### SET EXERCISE:
Give back the full material, exactly as it reads.

### DATA SHOWN:
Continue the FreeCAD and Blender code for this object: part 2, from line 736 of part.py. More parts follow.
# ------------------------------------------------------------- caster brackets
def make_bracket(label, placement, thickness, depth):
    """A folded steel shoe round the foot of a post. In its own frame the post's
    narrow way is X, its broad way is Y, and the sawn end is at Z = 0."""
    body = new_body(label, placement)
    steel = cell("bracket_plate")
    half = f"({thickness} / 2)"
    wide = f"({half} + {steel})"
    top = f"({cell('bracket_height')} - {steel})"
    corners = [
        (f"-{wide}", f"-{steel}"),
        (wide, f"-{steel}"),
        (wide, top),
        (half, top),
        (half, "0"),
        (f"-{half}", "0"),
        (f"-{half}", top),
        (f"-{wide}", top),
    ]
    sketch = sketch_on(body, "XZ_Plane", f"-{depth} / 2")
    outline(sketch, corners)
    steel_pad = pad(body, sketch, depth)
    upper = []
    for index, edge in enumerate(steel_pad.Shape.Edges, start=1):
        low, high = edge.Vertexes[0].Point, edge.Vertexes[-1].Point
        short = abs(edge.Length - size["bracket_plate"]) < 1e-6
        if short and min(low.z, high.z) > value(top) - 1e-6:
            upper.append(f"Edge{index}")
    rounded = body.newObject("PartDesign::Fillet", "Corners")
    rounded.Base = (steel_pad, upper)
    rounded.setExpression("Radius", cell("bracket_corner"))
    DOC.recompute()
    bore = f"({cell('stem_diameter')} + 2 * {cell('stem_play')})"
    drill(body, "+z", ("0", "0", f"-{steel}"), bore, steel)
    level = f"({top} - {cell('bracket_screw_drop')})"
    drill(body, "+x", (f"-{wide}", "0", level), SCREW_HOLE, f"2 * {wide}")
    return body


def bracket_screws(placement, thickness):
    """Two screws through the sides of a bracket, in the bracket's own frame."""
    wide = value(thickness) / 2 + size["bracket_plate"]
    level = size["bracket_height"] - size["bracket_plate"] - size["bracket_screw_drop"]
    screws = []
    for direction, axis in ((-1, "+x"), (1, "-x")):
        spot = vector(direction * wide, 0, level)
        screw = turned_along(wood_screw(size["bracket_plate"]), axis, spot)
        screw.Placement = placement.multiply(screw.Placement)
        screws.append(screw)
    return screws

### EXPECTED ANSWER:
Continue the FreeCAD and Blender code for this object: part 2, from line 736 of part.py. More parts follow.
# ------------------------------------------------------------- caster brackets
def make_bracket(label, placement, thickness, depth):
    """A folded steel shoe round the foot of a post. In its own frame the post's
    narrow way is X, its broad way is Y, and the sawn end is at Z = 0."""
    body = new_body(label, placement)
    steel = cell("bracket_plate")
    half = f"({thickness} / 2)"
    wide = f"({half} + {steel})"
    top = f"({cell('bracket_height')} - {steel})"
    corners = [
        (f"-{wide}", f"-{steel}"),
        (wide, f"-{steel}"),
        (wide, top),
        (half, top),
        (half, "0"),
        (f"-{half}", "0"),
        (f"-{half}", top),
        (f"-{wide}", top),
    ]
    sketch = sketch_on(body, "XZ_Plane", f"-{depth} / 2")
    outline(sketch, corners)
    steel_pad = pad(body, sketch, depth)
    upper = []
    for index, edge in enumerate(steel_pad.Shape.Edges, start=1):
        low, high = edge.Vertexes[0].Point, edge.Vertexes[-1].Point
        short = abs(edge.Length - size["bracket_plate"]) < 1e-6
        if short and min(low.z, high.z) > value(top) - 1e-6:
            upper.append(f"Edge{index}")
    rounded = body.newObject("PartDesign::Fillet", "Corners")
    rounded.Base = (steel_pad, upper)
    rounded.setExpression("Radius", cell("bracket_corner"))
    DOC.recompute()
    bore = f"({cell('stem_diameter')} + 2 * {cell('stem_play')})"
    drill(body, "+z", ("0", "0", f"-{steel}"), bore, steel)
    level = f"({top} - {cell('bracket_screw_drop')})"
    drill(body, "+x", (f"-{wide}", "0", level), SCREW_HOLE, f"2 * {wide}")
    return body


def bracket_screws(placement, thickness):
    """Two screws through the sides of a bracket, in the bracket's own frame."""
    wide = value(thickness) / 2 + size["bracket_plate"]
    level = size["bracket_height"] - size["bracket_plate"] - size["bracket_screw_drop"]
    screws = []
    for direction, axis in ((-1, "+x"), (1, "-x")):
        spot = vector(direction * wide, 0, level)
        screw = turned_along(wood_screw(size["bracket_plate"]), axis, spot)
        screw.Placement = placement.multiply(screw.Placement)
        screws.append(screw)
    return screws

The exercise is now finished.